TASK INPUT →
══════

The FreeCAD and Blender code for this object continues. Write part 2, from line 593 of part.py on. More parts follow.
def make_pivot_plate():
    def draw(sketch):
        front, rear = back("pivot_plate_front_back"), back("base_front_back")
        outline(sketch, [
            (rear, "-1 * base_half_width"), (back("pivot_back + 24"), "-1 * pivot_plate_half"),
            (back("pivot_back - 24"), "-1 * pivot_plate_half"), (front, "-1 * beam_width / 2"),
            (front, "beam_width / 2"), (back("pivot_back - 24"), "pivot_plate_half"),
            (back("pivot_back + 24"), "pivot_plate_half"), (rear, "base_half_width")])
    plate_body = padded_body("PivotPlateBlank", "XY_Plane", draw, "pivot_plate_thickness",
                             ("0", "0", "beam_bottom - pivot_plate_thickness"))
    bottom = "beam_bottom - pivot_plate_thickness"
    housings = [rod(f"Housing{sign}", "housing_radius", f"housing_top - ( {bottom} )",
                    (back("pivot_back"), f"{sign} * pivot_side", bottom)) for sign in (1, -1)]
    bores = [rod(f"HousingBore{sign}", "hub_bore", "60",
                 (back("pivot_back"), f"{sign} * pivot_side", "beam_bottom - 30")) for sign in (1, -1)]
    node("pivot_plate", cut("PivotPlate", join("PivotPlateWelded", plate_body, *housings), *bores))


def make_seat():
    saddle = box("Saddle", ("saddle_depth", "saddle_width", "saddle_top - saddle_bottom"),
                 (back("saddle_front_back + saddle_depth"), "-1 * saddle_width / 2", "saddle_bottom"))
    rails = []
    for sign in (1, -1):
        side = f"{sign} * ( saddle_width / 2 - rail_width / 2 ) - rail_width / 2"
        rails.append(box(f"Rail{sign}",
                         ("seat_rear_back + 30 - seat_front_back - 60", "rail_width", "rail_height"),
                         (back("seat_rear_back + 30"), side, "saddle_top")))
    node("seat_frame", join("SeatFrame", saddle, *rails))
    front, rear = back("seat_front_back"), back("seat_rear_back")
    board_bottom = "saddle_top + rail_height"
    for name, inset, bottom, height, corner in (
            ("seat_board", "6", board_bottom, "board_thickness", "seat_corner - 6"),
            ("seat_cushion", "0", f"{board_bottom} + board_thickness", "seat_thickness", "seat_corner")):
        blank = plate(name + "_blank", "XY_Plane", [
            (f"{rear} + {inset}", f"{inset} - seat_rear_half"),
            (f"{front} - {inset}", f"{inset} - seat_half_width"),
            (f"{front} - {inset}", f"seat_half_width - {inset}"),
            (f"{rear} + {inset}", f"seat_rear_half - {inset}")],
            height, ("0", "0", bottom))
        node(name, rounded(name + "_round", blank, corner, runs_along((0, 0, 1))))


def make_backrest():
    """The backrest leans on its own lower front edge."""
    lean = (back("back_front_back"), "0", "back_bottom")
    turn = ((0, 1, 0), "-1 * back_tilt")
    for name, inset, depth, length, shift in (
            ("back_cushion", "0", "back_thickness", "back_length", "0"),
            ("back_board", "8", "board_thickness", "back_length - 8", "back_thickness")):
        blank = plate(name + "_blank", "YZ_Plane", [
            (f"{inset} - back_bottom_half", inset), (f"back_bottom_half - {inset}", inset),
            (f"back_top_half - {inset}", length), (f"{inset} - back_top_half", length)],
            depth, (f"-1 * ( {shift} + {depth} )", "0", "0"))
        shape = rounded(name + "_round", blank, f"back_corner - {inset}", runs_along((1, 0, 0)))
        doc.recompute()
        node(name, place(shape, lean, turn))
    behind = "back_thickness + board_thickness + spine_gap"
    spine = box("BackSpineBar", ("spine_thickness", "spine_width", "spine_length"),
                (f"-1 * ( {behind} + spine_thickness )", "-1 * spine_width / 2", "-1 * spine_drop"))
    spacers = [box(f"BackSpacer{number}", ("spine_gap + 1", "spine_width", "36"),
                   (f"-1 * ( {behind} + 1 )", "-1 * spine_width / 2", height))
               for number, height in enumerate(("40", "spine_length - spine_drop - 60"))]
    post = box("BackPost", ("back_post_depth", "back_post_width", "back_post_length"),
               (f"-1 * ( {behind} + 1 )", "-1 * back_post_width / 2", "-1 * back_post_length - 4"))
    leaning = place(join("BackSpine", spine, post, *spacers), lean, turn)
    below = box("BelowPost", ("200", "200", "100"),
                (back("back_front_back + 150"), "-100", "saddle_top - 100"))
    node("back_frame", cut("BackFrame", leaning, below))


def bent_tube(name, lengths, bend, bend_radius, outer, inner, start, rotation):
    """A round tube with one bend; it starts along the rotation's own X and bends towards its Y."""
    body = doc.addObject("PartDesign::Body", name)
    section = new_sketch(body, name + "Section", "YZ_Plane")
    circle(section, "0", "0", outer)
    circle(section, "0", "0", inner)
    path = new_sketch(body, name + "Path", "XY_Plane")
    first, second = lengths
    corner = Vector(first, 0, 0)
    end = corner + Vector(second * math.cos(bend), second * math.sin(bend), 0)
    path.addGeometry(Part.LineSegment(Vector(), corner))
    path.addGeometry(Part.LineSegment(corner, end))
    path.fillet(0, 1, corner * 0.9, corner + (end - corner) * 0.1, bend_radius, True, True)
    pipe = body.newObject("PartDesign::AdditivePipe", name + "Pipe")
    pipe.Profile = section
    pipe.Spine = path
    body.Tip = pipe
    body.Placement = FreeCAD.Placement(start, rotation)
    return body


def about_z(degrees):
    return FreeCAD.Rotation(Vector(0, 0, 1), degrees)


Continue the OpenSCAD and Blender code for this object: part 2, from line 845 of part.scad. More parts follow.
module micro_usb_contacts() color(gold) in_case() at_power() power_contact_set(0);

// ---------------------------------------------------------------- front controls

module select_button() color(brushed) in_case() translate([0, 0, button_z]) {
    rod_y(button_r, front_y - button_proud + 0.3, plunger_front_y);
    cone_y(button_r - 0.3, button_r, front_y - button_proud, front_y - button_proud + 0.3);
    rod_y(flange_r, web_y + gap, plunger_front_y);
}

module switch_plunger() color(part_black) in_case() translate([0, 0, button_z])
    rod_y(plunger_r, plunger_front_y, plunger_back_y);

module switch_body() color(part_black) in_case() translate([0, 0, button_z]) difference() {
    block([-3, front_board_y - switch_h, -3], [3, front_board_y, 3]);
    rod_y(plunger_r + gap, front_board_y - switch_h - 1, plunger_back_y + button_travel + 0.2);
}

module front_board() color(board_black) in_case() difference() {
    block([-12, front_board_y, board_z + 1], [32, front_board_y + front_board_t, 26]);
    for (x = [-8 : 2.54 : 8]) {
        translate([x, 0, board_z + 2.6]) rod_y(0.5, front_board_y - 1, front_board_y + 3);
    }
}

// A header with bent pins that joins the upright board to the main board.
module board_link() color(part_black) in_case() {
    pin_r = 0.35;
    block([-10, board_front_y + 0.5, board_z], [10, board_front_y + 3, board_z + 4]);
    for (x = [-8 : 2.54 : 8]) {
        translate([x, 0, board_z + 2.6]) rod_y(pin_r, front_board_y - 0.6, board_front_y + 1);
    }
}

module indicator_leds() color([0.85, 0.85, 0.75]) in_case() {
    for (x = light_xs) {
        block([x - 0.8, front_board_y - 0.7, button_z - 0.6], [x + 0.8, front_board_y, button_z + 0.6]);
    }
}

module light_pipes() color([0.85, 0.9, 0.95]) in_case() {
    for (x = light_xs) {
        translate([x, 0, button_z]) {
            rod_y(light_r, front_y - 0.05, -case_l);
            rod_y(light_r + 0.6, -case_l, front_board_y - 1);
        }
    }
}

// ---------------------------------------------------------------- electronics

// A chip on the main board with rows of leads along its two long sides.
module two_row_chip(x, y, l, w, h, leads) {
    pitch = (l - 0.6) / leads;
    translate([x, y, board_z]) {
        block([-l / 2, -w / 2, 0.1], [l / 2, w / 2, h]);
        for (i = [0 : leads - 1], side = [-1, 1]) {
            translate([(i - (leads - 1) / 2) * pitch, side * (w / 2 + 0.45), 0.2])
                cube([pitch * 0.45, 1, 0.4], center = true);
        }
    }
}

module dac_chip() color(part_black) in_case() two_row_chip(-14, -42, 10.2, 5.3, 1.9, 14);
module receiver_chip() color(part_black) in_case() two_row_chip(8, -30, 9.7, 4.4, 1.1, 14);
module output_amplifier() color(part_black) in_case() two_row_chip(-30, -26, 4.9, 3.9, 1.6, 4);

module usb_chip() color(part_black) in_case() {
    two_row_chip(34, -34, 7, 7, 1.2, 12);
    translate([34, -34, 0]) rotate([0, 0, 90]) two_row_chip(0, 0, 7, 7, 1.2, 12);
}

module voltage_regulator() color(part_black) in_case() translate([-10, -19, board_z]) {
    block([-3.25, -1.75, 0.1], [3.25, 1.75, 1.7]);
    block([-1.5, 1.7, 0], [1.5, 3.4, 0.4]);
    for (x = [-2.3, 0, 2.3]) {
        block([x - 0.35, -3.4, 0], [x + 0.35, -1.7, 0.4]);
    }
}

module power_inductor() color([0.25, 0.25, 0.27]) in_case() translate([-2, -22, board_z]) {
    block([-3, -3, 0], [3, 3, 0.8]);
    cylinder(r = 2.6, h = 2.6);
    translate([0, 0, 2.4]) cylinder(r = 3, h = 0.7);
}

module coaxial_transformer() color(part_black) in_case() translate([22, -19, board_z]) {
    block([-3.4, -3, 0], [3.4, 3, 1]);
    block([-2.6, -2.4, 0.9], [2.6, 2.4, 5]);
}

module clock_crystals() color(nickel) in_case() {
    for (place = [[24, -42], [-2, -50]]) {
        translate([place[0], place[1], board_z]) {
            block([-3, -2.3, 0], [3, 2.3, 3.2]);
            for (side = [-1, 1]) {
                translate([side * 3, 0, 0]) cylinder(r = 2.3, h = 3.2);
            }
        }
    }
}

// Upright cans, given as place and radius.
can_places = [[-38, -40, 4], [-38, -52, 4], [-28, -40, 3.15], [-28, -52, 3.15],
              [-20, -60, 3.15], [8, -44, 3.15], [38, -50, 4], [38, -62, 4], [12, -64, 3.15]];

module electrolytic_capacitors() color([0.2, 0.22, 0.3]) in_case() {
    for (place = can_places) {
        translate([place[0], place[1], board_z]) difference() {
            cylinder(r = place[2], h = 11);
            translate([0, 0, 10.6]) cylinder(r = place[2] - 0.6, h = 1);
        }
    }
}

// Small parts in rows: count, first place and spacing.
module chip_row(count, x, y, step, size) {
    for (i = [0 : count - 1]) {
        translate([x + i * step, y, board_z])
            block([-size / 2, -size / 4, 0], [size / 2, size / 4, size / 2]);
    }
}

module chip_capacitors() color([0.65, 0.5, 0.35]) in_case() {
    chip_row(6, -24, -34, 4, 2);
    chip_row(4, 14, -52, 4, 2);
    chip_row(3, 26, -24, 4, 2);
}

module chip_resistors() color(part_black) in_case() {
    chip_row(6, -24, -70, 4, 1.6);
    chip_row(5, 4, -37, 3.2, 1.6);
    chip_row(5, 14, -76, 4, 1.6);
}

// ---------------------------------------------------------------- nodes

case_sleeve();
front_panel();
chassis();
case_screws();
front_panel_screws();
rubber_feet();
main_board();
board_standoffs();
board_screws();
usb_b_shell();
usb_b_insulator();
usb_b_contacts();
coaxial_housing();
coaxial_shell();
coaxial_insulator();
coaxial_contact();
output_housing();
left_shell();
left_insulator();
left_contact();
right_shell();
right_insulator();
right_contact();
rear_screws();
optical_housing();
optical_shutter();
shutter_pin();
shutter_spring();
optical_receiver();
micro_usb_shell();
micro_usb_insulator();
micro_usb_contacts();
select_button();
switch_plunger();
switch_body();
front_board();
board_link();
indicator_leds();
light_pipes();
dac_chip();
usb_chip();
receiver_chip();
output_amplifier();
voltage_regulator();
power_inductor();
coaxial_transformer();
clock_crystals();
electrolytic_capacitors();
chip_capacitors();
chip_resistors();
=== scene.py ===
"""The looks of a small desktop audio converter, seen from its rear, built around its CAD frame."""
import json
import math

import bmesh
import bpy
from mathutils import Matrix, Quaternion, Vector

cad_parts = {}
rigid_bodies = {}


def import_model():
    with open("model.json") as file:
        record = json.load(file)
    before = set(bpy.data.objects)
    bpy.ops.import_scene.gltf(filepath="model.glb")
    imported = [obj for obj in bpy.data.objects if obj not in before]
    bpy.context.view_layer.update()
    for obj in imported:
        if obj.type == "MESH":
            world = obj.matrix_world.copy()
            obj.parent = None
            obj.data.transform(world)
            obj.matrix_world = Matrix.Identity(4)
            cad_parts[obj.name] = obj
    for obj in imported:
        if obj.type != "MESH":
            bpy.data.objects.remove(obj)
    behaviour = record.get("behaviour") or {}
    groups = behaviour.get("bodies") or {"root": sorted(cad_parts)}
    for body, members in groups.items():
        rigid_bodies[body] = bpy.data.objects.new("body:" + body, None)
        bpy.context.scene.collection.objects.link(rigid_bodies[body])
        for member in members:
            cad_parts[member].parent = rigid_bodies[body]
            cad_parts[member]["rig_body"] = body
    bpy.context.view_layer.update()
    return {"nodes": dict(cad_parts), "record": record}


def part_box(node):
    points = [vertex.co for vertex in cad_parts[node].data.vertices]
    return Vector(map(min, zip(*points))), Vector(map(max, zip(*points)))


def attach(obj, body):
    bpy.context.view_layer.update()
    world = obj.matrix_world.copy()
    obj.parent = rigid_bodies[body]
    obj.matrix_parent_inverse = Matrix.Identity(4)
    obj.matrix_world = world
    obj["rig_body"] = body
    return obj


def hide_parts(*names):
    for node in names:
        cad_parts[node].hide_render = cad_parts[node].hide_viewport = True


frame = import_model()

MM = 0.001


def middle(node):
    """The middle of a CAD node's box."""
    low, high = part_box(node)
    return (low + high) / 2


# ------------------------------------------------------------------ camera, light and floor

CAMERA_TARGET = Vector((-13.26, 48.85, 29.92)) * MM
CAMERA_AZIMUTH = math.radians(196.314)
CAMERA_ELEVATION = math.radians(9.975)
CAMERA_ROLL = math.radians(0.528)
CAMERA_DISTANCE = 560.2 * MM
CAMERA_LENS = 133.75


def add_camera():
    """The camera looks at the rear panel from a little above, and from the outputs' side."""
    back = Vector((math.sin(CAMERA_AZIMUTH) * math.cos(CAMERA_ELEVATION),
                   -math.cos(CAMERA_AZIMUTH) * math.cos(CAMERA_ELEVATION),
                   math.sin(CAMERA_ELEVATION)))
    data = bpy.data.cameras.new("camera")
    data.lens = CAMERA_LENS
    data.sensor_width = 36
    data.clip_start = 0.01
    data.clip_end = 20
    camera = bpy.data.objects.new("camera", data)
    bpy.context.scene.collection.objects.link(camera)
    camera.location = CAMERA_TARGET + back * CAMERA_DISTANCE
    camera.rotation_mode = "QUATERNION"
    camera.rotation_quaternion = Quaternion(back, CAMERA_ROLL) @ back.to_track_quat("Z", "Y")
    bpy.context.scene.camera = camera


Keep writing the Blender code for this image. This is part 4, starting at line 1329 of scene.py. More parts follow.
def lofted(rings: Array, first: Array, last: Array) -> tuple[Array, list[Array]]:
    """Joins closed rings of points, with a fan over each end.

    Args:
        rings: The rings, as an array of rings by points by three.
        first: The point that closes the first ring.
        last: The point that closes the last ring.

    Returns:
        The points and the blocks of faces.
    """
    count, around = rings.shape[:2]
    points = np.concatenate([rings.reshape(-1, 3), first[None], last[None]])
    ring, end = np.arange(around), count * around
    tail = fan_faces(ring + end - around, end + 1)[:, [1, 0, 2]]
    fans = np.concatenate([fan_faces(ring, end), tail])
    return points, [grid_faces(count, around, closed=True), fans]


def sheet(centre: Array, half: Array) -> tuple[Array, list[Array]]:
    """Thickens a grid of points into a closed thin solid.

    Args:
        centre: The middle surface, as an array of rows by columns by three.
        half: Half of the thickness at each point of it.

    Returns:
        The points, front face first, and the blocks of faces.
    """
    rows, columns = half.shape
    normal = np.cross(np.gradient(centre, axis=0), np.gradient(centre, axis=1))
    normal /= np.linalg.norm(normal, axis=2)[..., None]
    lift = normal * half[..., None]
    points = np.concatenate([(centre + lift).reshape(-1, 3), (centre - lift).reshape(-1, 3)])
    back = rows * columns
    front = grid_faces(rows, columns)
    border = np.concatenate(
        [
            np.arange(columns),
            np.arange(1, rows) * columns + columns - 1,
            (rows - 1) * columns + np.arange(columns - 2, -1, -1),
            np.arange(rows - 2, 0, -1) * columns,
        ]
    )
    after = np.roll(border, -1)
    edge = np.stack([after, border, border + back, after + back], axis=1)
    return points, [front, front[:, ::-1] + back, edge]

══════

DIRECTION →
Return exactly, and only, the lines from the one containing "cad_parts[obj.name] = obj" down to the one containing "cad_parts[member].parent = rigid_bodies[body]", with both of those lines included.

EXERCISE RESULT →
            cad_parts[obj.name] = obj
    for obj in imported:
        if obj.type != "MESH":
            bpy.data.objects.remove(obj)
    behaviour = record.get("behaviour") or {}
    groups = behaviour.get("bodies") or {"root": sorted(cad_parts)}
    for body, members in groups.items():
        rigid_bodies[body] = bpy.data.objects.new("body:" + body, None)
        bpy.context.scene.collection.objects.link(rigid_bodies[body])
        for member in members:
            cad_parts[member].parent = rigid_bodies[body]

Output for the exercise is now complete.